A mediados de los años noventa del siglo pasado, recién constituida la Asociación de Sumilleres de Aragón, el mundo del vino en esta comunidad explosionó de manera vertiginosa. No se puede decir que fue de la noche a la mañana, pero casi; ni tampoco que fue una casualidad porque había mucho curro e intención detrás.

De repente, allá por 1997, el interés por el vino estalló y comenzaron a surgir cursos de cata y otros formatos relacionados con su promoción y divulgación como nunca antes se había visto en esta tierra. Asombroso. Mucho tuvo que ver aquella asociación que, rápidamente, contó en sus filas con grandísimos estandartes que prestigiaron y mimaron al vino. El apego que los nuevos sumilleres titulados sentían hacia él se expandió hasta llegar al cliente, al consumidor final. Fue, sin duda, un detonante que a día de hoy sigue con mil y un envoltorios.

Los de aquellos primerizos años, justo antes de cambiar de siglo, eran sencillos –que no simples–: curso de análisis sensorial para quien quisiera aprender. Punto. Antes esa materia estaba reservada a profesionales del sector, pero pronto comenzó a estar al alcance de cualquiera. Boooom. Lleno absoluto en cualquier convocatoria.

Zaragoza contaba con salas de cata, con tiendas especializadas que empezaban a diseñar calendarios de actividades, con restaurantes que también promovían este tipo de acciones, y lo mejor de todo, tenía adeptos que se engancharon a esto de las fases visuales, a detectar aromas, a interpretar sensaciones y, en definitiva, a sumergirse en un mundo que había llegado al ciudadano de a pie.

Con el paso del tiempo –uno que ya peina canas estuvo ahí–, llegaron nuevos formatos. Había catas verticales, otras de segundo grado o perfeccionamiento, catas maridadas, catas de vinos internacionales, presentaciones, monográficos de una u otra bodega… y bien entrada la siguiente década, había opciones para cualquier gusto, inquietud y billetera.

Nos plantamos en la actualidad. Y, si bien las clásicas para neófitos siguen atrayendo a nuevos incondicionales, ahora es fácil encontrar un sinfín de propuestas que mantienen intacto el espíritu de aquellas pioneras: divulgar el mundo del vino entre el cliente de a pie, sea más o menos docto en la materia. Es una gozada, qué queréis que os diga. El que no se sumerge en estos menesteres es porque no quiere, que las opciones son infinitas y las puestas de largo resultan de lo más divertidas –aunque ya no sólo atienden al análisis o juicio de un determinado vino–.

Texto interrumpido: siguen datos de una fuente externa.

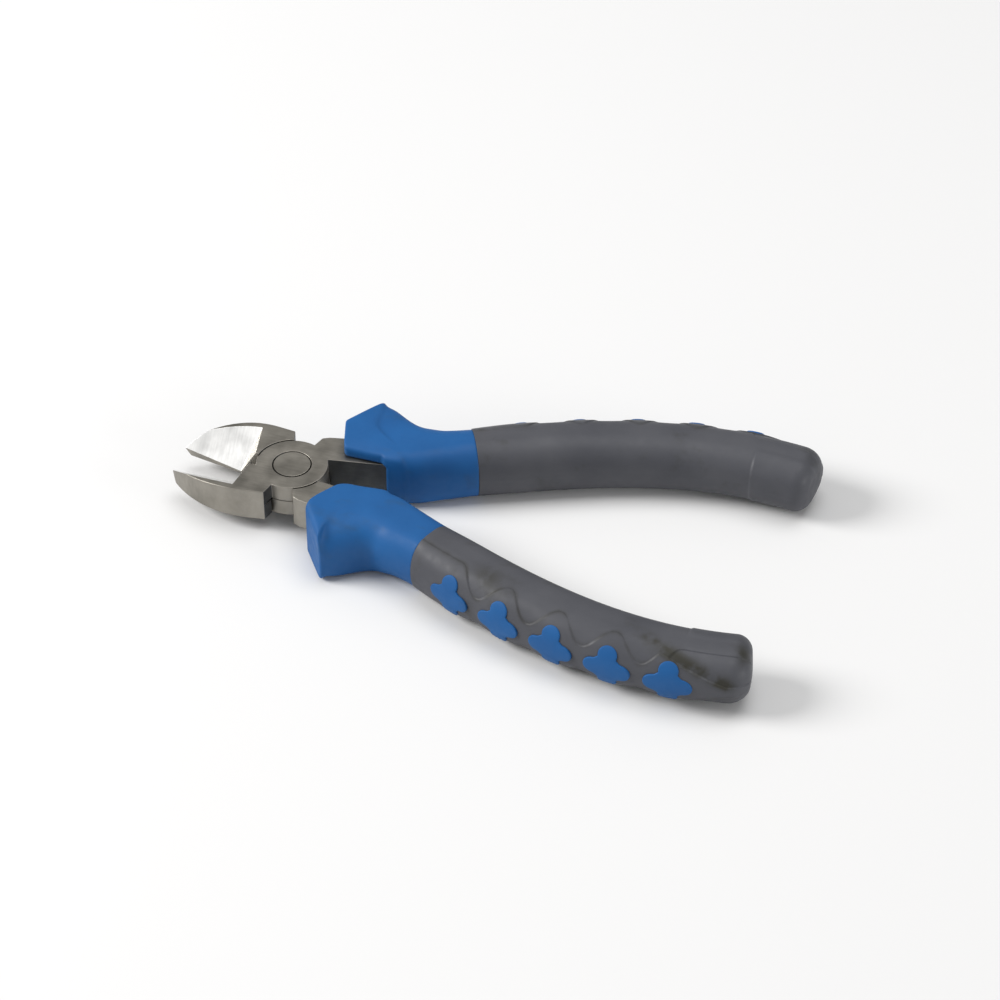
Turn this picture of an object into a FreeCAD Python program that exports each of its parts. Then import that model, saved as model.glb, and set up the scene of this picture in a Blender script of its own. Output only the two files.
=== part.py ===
import FreeCAD, Part
import math
import os

import Sketcher

# Diagonal cutting pliers, lap joint, two-shot grips.  Millimetres, +Z up.
#
# Each half is drawn closed, in its own frame: the pivot on the Z axis, the joint's parting
# plane at z = 0, +X towards the handles and the cutting edges meeting on y = 0.  The upper
# half has its jaw on -Y and its handle on +Y; the lower half is the other way round.  The
# finished pieces are then turned open about the pivot and lifted on to the table plane.

V = FreeCAD.Vector
UPPER = 1
LOWER = -1

# construction sizes that leave no mark on the part
JAW_REACH = 30.0
HALF_SPACE = 150.0
CLEARANCE = 3.0
THROAT_OVERRUN = 0.1
SECTION_POINTS = 24
SLEEVE_SECTIONS = 9
CORE_SECTIONS = 8

DRIVING = {
    # opening at rest, each half turned by this much from closed
    "half_opening_deg": 8.3,
    # head
    "head_thick": 10.0,
    "seam_gap": 0.10,
    "disc_rad": 10.1,
    "recess_gap": 0.35,
    "edge_gap": 0.03,
    "tip_x": -34.3,
    "jaw_arc_rad": 29.7,
    "jaw_crown_x": -9.9,
    "jaw_crown_y": 12.85,
    "jaw_heel_x": -5.6,
    "jaw_heel_y": 12.9,
    "heel_angle_deg": 113.5,
    "throat_x": -11.5,
    "throat_step": 1.5,
    "shoulder_angle_deg": 62.0,
    "shoulder_x": 6.4,
    "shoulder_y": 12.1,
    "shoulder_run": 2.0,
    "shoulder_drop": 0.2,
    "shank_outer_y": 12.9,
    "shank_inner_y": 3.2,
    "shank_end_x": 28.0,
    # ground faces of the jaws
    "edge_tip_z": -1.4,
    "edge_root_x": -16.5,
    "edge_root_z": -3.8,
    "bevel_slope": 0.856,
    "bevel_top_x": -14.7,
    "bevel_top_y": 10.56,
    "relief_slope": 0.40,
    "taper_start_x": -13.0,
    "taper_rad": 58.0,
    # pivot
    "rivet_rad": 5.45,
    "rivet_running_gap": 0.05,
    "rivet_chamfer": 0.3,
    # tang inside the grip
    "tang_thick": 6.0,
    "tang_root_width": 7.4,
    "tang_tip_width": 4.6,
    "tang_end_x": 118.0,
    # centreline of the grip: a cubic Bezier whose control points are evenly spaced in x
    "bow_start_x": 25.0,
    "bow_end_x": 145.0,
    "bow_start_y": 5.5,
    "bow_near_y": 18.9,
    "bow_far_y": 32.5,
    "bow_end_y": 18.2,
    # grip sections
    "grip_thick": 18.5,
    "grip_end_thick": 16.4,
    "grip_end_x": 145.1,
    "grip_end_round": 4.0,
    "neck_x": 34.0,
    "neck_width": 14.5,
    "palm_x": 62.0,
    "palm_width": 17.8,
    "grip_end_width": 18.3,
    "squareness": 2.4,
    "land_depth": 0.08,
    "boundary_x": 49.4,
    "spigot_width": 10.6,
    "spigot_thick": 10.4,
    "spigot_start_x": 31.0,
    # thumb guard: flange
    "guard_front_x": 12.4,
    "guard_corner_y": 16.3,
    "guard_lip_x": 13.8,
    "guard_lip_y": 5.0,
    "guard_peak_x": 22.2,
    "guard_peak_y": 27.0,
    "guard_waist_x": 20.6,
    "guard_waist_y": 15.0,
    "guard_mouth_x": 26.2,
    "guard_mouth_y": 3.0,
    "guard_mouth_top_y": 6.0,
    "guard_mouth_half": 5.3,
    "guard_front_half": 8.3,
    "guard_half": 8.5,
    "guard_round": 0.8,
    # thumb guard: sleeve, measured from the centreline
    "sleeve_start_x": 20.0,
    "sleeve_outer_start": 22.3,
    "sleeve_outer_neck": 9.8,
    "sleeve_inner_start": 2.4,
    "sleeve_inner_neck": 7.3,
    "sleeve_ridge_start": 10.0,
    "sleeve_full_power": 6.0,
    "sleeve_scoop_power": 2.15,
    "sleeve_inner_power": 3.4,
    # stations between which the sleeve's section changes
    "ridge_from_x": 18.0,
    "inner_from_x": 19.0,
    "inner_to_x": 36.0,
    "outer_from_x": 19.5,
    "outer_to_x": 37.5,
    "turn_from_x": 22.0,
    "turn_to_x": 46.0,
    "square_from_x": 24.0,
    "square_to_x": 43.0,
    "inner_square_from_x": 32.0,
    "inner_square_to_x": 49.0,
    "merge_from_x": 36.0,
    "merge_to_x": 50.0,
    # clover pads
    "pad_first_x": 62.9,
    "pad_pitch": 15.6,
    "pad_count": 5.0,
    "pad_half_length": 6.2,
    "pad_half_height": 6.7,
    "pad_lobe_rad": 2.7,
    "pad_stem_width": 4.3,
    "pad_proud": 0.75,
    "pad_depth": 1.2,
}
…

¿Quieres un escape room para salvar las barricas de Grandes Vinos? Lo tienes. ¿Un ciclo de catas maridadas de alto copete en Los Cabezudos? También. ¿Eres más de festival indie y de descorchar lo mejor de Borsao en un palacio del siglo XV? Para ti. ¿Te apetece un tardeo de vinos y vinilos con ritmos poperos? Dale. Y eso que hablamos de escenarios fuera de las bodegas, que si sumamos lo que muchas empresas organizan, las propuestas se multiplican.

Catas y enoturismo. Catas canallas desenfadadas. Seminarios con grandes figuras de la enología y la sumillería nacional. Clubes y grupos privados como los winefrikis. Aquí todo el mundo aporta y cualquier propuesta suma.
Mientras haya personas que quieran hacer algo por primera vez, las actividades en torno al vino van creciendo. Por lo tanto, no vale quejarse. Si no has hecho ninguna es porque no te sale del sinfín del sacacorchos.